▸ WHAT YOU NEED TO DO:
What do the lines from the top of the data through the line with "open_half = 10.3; // [0:0.1:15]" say? Quote them exactly and include both ends.
-- START OF DATA EXCERPTS --
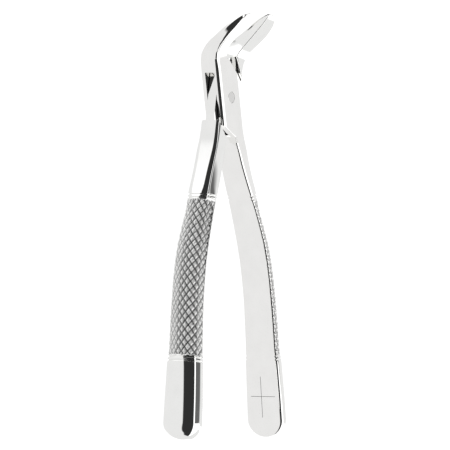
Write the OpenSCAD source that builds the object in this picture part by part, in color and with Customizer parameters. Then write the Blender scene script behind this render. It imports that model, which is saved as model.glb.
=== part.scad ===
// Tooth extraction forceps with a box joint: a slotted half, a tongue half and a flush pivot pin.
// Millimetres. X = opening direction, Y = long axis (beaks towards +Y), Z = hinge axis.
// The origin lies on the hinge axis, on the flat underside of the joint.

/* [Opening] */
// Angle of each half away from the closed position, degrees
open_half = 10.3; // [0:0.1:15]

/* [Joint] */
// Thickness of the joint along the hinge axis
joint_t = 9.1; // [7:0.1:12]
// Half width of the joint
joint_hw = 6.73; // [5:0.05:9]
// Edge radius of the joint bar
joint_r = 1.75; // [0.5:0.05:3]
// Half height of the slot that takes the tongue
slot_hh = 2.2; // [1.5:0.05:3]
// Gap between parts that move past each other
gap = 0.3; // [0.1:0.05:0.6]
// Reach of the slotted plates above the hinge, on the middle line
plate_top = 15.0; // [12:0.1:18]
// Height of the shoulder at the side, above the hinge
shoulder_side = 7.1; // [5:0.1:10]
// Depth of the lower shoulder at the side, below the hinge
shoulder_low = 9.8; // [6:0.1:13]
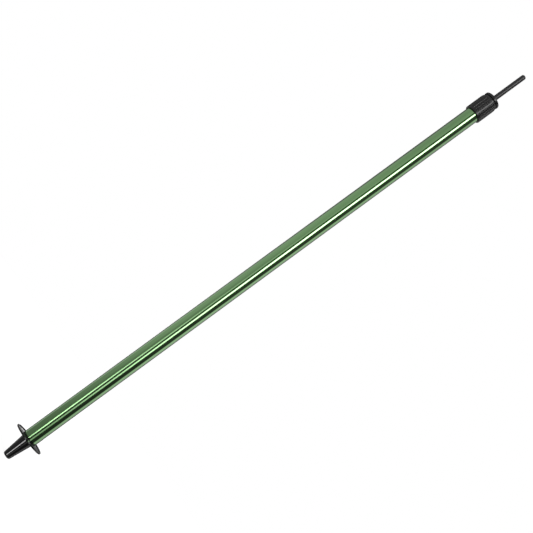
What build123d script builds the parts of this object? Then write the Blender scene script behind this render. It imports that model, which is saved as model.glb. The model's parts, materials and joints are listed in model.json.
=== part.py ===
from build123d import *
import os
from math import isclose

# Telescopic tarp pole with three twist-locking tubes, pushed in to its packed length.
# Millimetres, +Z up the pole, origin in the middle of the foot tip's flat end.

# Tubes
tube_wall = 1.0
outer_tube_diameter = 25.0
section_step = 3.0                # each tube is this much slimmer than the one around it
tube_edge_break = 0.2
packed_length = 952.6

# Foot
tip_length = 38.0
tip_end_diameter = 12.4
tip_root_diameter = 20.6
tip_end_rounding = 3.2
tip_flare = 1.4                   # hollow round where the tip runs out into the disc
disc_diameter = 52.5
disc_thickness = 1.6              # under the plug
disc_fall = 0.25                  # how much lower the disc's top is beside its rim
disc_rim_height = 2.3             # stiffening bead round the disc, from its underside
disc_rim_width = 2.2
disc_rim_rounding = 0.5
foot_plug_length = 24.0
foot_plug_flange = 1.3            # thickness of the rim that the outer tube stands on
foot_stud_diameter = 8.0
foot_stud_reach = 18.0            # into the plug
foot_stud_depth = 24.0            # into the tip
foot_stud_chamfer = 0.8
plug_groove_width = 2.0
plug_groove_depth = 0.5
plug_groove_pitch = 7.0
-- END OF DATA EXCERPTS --
▸ PROBLEM SOLUTION:
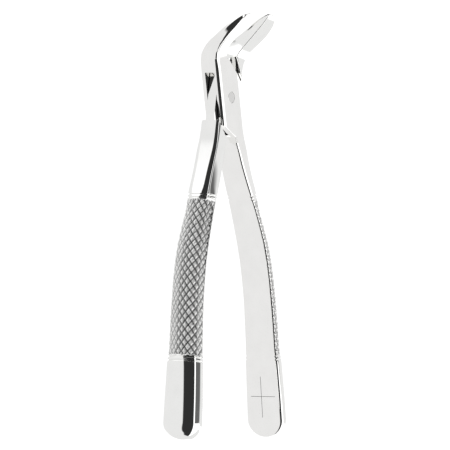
Write the OpenSCAD source that builds the object in this picture part by part, in color and with Customizer parameters. Then write the Blender scene script behind this render. It imports that model, which is saved as model.glb.
=== part.scad ===
// Tooth extraction forceps with a box joint: a slotted half, a tongue half and a flush pivot pin.
// Millimetres. X = opening direction, Y = long axis (beaks towards +Y), Z = hinge axis.
// The origin lies on the hinge axis, on the flat underside of the joint.

/* [Opening] */
// Angle of each half away from the closed position, degrees
open_half = 10.3; // [0:0.1:15]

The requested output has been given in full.